The Geisha section is full of sly commentary on men and their objectification of women. The world of geishas has notoriously been a world where women serve men. Shua roasts the men who participate in such a culture. She takes on “neat freak” who takes forever to remove his clothes only to ask for a different woman, and in “Sophistication” Shua shows the hypocrisy and irony of the sex industry when a man asks for “the services of his own wife.” The poem takes on the sex industry and cracks its shell to show its most ridiculous parts.

In one of the more moving sections of the geisha-focused poems, Shua examines the idea behind a man's "dream girl." Shua writes in "The Girl Who It Not Here":

"None is more successful than The Girl Who Is Not Here. Although still young, many years of dedicated practice have allowed her to perfect the very subtle art of absence. Those who request her end up settling for another, whom they possess with indifference, trying to imagine that they hold in their arms the best, the only, The Girl Who Is Not Here.”

It’s poems like this that startle the reader and causes him or her to sit up straight and consider the world. Here, the man can never be satisfied by what is there. He is always looking for something else, something unattainable. Shua paints fantasy as absence, as the unattainable.

The strongest of Shua’s sudden fictions are those that take well-known characters and situations and spin them to create new tales. Instead of work that warns women or seeks to keep women locked away, Shua gives women their power back.. These fictions are shadows of the original or inverse or continuation of what once was. Shua rewrites history in #84:

“The real value of Scheherazade’s tales did not rest on their intrigue, but rather just the opposite, on their hypnotic monotony. Thanks to her extremely boring stories, she was the only of the sultan’s many wives who succeeded in making him fall asleep each night. Sheltered from the tortures of insomnia, the sultan rewarded Scheherazade with the greatest of all prizes: her own life. The stories of that collection, which is known as The Arabian Nights, and which, truth be told, are not totally lacking in interest, were created many years later by the sultan’s little sister, the beautiful Dunyazard, to entertain her royal nieces and nephews.”

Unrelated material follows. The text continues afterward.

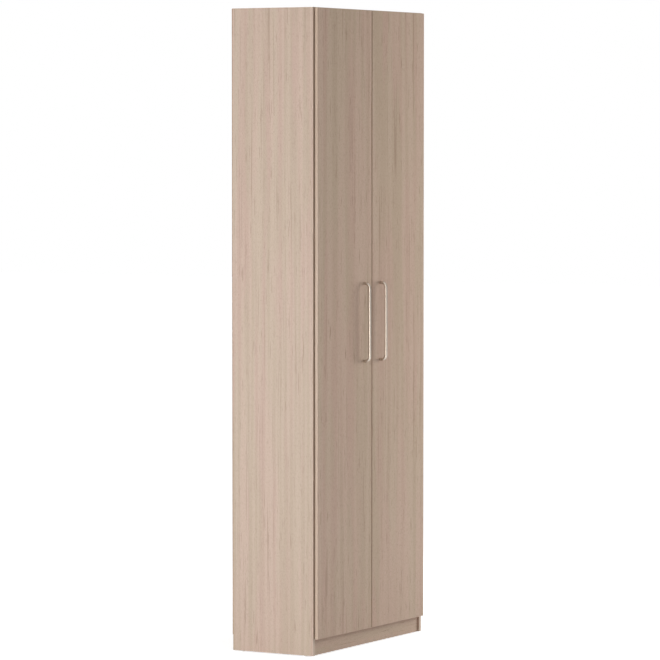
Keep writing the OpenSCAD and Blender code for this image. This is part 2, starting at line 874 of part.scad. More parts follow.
// Lower half of a bow handle, with the door's face at y = 0 and the middle of the grip at z = 0
module handle_half() {
    r = handle_d / 2;
    low = -handle_cc / 2;
    straight = handle_reach - handle_bend_r;
    difference() {
        union() {
            rod_y([0, -straight, low], r, straight);
            translate([0, -straight, low + handle_bend_r]) rotate([180, 90, 0])
                rotate_extrude(angle = 90) translate([handle_bend_r, 0]) circle(r = r);
            rod_z([0, -handle_reach, low + handle_bend_r], r, handle_cc / 2 - handle_bend_r);
        }
        rod_y([0, -handle_bore, low], machine_r + fit, handle_bore + past);
    }
}

module handle_left() {
    color(satin_steel) translate([handle_x, y_door_face, handle_z]) {
        handle_half();
        mirror([0, 0, 1]) handle_half();
    }
}

module handle_right() {
    mirror([1, 0, 0]) handle_left();
}

module handle_screws_left() {
    color(zinc) for (s = [-1, 1]) {
        translate([handle_x, y_door_back, handle_z + s * handle_cc / 2]) rotate([90, 0, 0])
            screw(machine_r, door_t + handle_bore - machine_short, machine_head);
    }
}

module handle_screws_right() {
    mirror([1, 0, 0]) handle_screws_left();
}

// Bumpers on the back of a door, opposite the front edges of the top and bottom panels
module bumpers_left() {
    bumper_t = door_gap - bumper_play;
    bevel = 0.6;
    r = bumper_d / 2;
    color(soft_rubber) for (z = bumper_zs) {
        translate([door_x1 - bumper_inset, y_door_back, z]) rotate([-90, 0, 0]) rotate_extrude()
            polygon([[0, 0], [r, 0], [r, bumper_t - bevel], [r - bevel, bumper_t], [0, bumper_t]]);
    }
}

module bumpers_right() {
    mirror([1, 0, 0]) bumpers_left();
}

side_left();
side_right();
top_panel();
bottom_panel();
plinth_front();
plinth_rear();
hat_shelf();
shoe_shelf();
carcass_edging();
back_upper();
back_lower();
back_joiner();
cam_locks();
cam_bolts();
dowels();
shelf_pins();
glides();
wall_brackets();
bracket_screws();
hanging_rail();
rail_brackets();
rail_caps();
rail_screws();
hinge_plates();
plate_screws();
hinge_arms();
arm_screws();
door_left();
door_right();
door_edging_left();
door_edging_right();
hinge_cups_left();
hinge_cups_right();
hinge_pins_left();
hinge_pins_right();
cup_screws_left();
cup_screws_right();
handle_left();
handle_right();
handle_screws_left();
handle_screws_right();
bumpers_left();
bumpers_right();
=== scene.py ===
# %% [markdown]
# A two-door hall wardrobe of ash-look melamine board, dressed for its picture.
# Its boards, hinges and screws could be modelled here again, but then every size would be written
# in two places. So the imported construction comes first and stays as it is, with each part at its
# place in metres. This script adds finishes, light, a camera and the small details that a maker's
# drawing leaves out.

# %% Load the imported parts
import math

import bmesh
import bpy
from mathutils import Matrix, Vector


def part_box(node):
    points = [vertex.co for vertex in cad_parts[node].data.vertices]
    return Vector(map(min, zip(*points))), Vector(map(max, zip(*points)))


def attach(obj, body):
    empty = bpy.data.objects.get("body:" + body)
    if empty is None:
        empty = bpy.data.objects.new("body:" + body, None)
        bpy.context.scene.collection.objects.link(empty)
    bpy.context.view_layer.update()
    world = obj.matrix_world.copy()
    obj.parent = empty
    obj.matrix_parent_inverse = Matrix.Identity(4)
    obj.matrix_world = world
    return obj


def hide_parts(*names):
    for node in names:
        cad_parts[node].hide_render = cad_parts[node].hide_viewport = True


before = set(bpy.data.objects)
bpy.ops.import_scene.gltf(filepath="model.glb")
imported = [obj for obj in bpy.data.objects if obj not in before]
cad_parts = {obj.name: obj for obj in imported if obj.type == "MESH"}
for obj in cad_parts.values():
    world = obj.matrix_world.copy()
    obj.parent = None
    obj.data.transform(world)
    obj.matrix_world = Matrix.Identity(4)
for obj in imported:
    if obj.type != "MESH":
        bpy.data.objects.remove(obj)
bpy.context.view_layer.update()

# %% [markdown]
# Shaders calculate in linear light, while colours are written in sRGB, so one function turns a
# hex colour into linear numbers. A node tree could be wired with a line for every setting and
# every link. Here one helper adds a node with all of them in a single call, which keeps the
# materials readable.

# %% Colour and node helpers
def linear(hex_colour):
    """Red, green, blue and alpha in linear light of an sRGB colour such as #808080."""
    channels = [int(hex_colour[i:i + 2], 16) / 255 for i in (1, 3, 5)]
    return [c / 12.92 if c <= 0.04045 else ((c + 0.055) / 1.055) ** 2.4 for c in channels] + [1.0]


def add(tree, kind, links=None, **settings):
    """Adds a node. links maps an input's name or number to a value or to another node's output."""
    made = tree.nodes.new(kind)
    for setting, value in settings.items():
        setattr(made, setting, value)
    for key, source in (links or {}).items():
        if isinstance(source, bpy.types.NodeSocket):
            tree.links.new(source, made.inputs[key])
        else:
            made.inputs[key].default_value = source
    return made


print("mid grey #808080 in linear light:", round(linear("#808080")[0], 3))

# %% [markdown]
# The photograph was taken from the left of the front, a little above the middle, with a long
# lens. A camera could be nudged by eye until the edges agree. Here its place, its two angles and
# its focal length were worked out from the picture's edges, so it is set from numbers.

# %% Camera
CAMERA_PLACE = (-11.9476, -6.8854, 1.8493)
DEGREES_DOWN = 2.9427
DEGREES_RIGHT = 59.989
FOCAL_LENGTH = 206.74

camera_data = bpy.data.cameras.new("camera")
camera_data.sensor_width = 36
camera_data.lens = FOCAL_LENGTH
camera_data.clip_start = 0.5
camera_data.clip_end = 100
camera = bpy.data.objects.new("camera", camera_data)
camera.location = CAMERA_PLACE
camera.rotation_euler = (math.radians(90 - DEGREES_DOWN), 0, math.radians(-DEGREES_RIGHT))
bpy.context.scene.collection.objects.link(camera)
bpy.context.scene.camera = camera
print("camera, metres:", [round(v, 3) for v in camera.location], "lens, mm:", camera_data.lens)

# %% [markdown]
# Every finish below starts from Blender's standard shader and feeds three of its sockets: a
# colour, a roughness and a relief. Those lines could be repeated in each material. Here two
# helpers keep them in one place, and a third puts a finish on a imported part. Nearly all the
# patterns read the object's own coordinates, which turn with a door, so that the grain doesn't
# slide when the door swings.

# %% Finish helpers
def new_finish(name):
    """A new material, with its node tree and its shader."""
    material = bpy.data.materials.new(name)
    material.use_nodes = True
    return material, material.node_tree, material.node_tree.nodes["Principled BSDF"]


def feed(tree, shader, colour, roughness, relief):
    """Links a colour, a roughness and a bumped normal to the shader."""
    for source, socket in ((colour, "Base Color"), (roughness, "Roughness"), (relief, "Normal")):
        tree.links.new(source, shader.inputs[socket])


def finish(node_name, material):
    """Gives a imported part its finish, in place of the plain one that it was packed with."""
    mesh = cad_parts[node_name].data
    mesh.materials.clear()
    mesh.materials.append(material)


print("helpers ready: new_finish, feed, finish")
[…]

Shua is well aware of the way history has treated women, and in this piece, she takes back history and reinvents it in favor of women. The sultan is shown to be a fool: one who sleeps when timeless stories are spun right before him. The women become the writers of the classics; the women become the people to pass these stories on to teach one another. This piece and others in the collection ask the reader to reconsider the canon, its authors, and the way history has been written.

There are times where the idea behind the sudden fictions seems to overshadow the actual language used to convey them. This could be the result of translation, or it could be that Shua wants her points to come across bluntly and clearly. The effect is sometimes a preachy or bluntness that seems too loudly chuckle at its intelligence. Though the idea is interesting, “To Each His Own” is almost too loud and too proud of its metaphors. The sly wink that has been present throughout the anthology is momentarily replaced by a lard thigh-slapping guffaw. In this sudden fiction, Shua plays on the animalistic side of the sex industry when describing vampire clients. Shua writes: “For sweet-toothed vampires: fat, listless, diabetic women with Modigliani necks….” The implications are clear: the men are sucking the life from women to fulfill their desires. The metaphor is almost too easy or loud for the collection. To refer to men who objectify women as blood-suckers seems not only as if it has been done before, but seems as if it’s been done so often that it’s become a cliché.

Shua’s writing is crisp, and her voice is loud. This writer doesn’t shy away from difficult decisions. The core Shua’s work is to provide women the chance to speak and the chance to take back their lives and stories. What would the world be like if our fairy tales were as sharp and women-centered as these pieces? It’s easy to picture a new reality by the end of the anthology, a world full of humor lined with barbed wire, a world where women make their way to the table. This is Shua’s greatest joke: these pieces are neither fictions nor sudden. Irony of ironies, it’s plain to see that nothing in this anthology can be solved or seen as a quick fix: not the fictions, not the extensive histories behind these fictions, and certainly not the revision of history.